What advice would you give to someone stepping into their first CISO role today?
Spend as much time learning the business as you do understanding the security environment. Know how the organization creates value, serves customers, operates, manages risk, and makes decisions. Build strong relationships across finance, legal, operations, technology, audit, HR, communications, and the board. Do not try to solve everything at once. Focus on the risks that could materially affect the business, create a clear roadmap, and communicate progress in business terms. Just as important, take time to understand your peers’ challenges and work well across disciplines. Most large-scale problems require a broader team to solve, and that collaboration builds trust and strengthens culture.
What do you think will matter less in security five to ten years from now?
I think the traditional emphasis on protecting fixed perimeters will matter less. The environment is already too distributed for that model to be enough. Workloads, data, identities, suppliers, and devices move across cloud, SaaS, operational environments, and partner ecosystems. Security teams will still need strong network controls, but the center of gravity will continue shifting toward identity, data, resilience, continuous monitoring, and secure-by-design practices embedded into how technology is built and operated.
Looking ahead 10 years, what do you believe security teams will spend most of their time on that they don’t today?

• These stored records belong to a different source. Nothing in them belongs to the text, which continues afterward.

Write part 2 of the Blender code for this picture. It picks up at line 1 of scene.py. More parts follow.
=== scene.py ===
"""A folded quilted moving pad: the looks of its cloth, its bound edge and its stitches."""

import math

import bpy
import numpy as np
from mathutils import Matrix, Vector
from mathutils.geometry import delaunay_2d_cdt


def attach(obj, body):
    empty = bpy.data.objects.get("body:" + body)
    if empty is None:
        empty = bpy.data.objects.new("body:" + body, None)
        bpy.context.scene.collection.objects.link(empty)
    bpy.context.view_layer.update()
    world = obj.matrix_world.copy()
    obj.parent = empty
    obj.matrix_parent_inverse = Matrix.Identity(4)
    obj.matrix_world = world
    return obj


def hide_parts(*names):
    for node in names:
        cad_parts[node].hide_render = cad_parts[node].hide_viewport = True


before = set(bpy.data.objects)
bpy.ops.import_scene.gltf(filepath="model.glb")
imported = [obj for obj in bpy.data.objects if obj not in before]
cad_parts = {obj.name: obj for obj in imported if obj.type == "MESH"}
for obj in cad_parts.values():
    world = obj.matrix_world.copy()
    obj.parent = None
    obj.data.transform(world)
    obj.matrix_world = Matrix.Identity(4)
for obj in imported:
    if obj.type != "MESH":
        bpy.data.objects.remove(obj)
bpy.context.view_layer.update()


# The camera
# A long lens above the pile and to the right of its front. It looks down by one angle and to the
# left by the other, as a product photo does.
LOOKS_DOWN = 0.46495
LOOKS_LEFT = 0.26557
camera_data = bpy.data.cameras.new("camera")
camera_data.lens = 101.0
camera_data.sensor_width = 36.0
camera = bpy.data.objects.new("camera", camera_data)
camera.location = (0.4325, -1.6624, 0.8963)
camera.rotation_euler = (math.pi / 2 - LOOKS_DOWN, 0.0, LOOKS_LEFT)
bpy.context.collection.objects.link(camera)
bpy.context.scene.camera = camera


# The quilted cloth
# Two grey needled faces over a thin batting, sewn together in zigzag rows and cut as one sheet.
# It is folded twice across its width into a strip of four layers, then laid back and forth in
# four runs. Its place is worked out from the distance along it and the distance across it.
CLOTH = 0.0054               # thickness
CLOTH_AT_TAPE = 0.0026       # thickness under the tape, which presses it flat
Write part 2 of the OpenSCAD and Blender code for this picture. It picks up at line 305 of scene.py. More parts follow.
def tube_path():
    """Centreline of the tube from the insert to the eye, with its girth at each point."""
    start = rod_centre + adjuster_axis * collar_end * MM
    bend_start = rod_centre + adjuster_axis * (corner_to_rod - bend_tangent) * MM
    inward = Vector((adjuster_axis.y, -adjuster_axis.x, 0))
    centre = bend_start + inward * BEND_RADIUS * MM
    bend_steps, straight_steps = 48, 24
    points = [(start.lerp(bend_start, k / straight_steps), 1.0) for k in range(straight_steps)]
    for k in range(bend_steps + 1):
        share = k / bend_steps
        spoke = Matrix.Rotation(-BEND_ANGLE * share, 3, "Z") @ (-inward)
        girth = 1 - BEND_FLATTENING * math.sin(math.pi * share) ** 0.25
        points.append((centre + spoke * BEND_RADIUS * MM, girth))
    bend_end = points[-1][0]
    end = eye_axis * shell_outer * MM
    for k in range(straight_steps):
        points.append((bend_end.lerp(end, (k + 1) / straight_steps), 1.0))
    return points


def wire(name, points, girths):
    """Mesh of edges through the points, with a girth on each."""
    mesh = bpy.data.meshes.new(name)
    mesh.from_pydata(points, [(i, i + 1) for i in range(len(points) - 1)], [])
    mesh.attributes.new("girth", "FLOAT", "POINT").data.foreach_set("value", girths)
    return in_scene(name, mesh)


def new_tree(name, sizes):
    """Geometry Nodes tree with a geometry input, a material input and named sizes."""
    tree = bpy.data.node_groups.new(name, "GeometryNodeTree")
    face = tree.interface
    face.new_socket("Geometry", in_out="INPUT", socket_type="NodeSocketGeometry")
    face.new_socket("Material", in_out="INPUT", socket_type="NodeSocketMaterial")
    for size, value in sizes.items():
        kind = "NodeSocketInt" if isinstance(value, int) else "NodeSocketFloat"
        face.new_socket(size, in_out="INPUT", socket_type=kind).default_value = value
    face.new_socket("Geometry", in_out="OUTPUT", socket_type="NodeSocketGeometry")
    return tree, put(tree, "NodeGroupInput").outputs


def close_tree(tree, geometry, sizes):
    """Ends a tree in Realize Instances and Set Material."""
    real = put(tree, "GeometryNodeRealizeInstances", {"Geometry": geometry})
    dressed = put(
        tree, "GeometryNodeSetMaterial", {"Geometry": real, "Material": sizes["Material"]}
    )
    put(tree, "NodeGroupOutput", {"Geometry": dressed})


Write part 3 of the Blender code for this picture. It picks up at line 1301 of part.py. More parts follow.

Security teams will spend much more time governing autonomous and AI-enabled activity across the enterprise. That includes how AI systems access data, make recommendations, trigger actions, interact with customers, and connect with third-party services. I also think teams will spend more time validating resilience across ecosystems rather than only within their own company. The question will not just be, “Are we secure?” It will be, “Can our business continue to operate safely when our data, suppliers, platforms, and intelligent systems are all deeply connected?”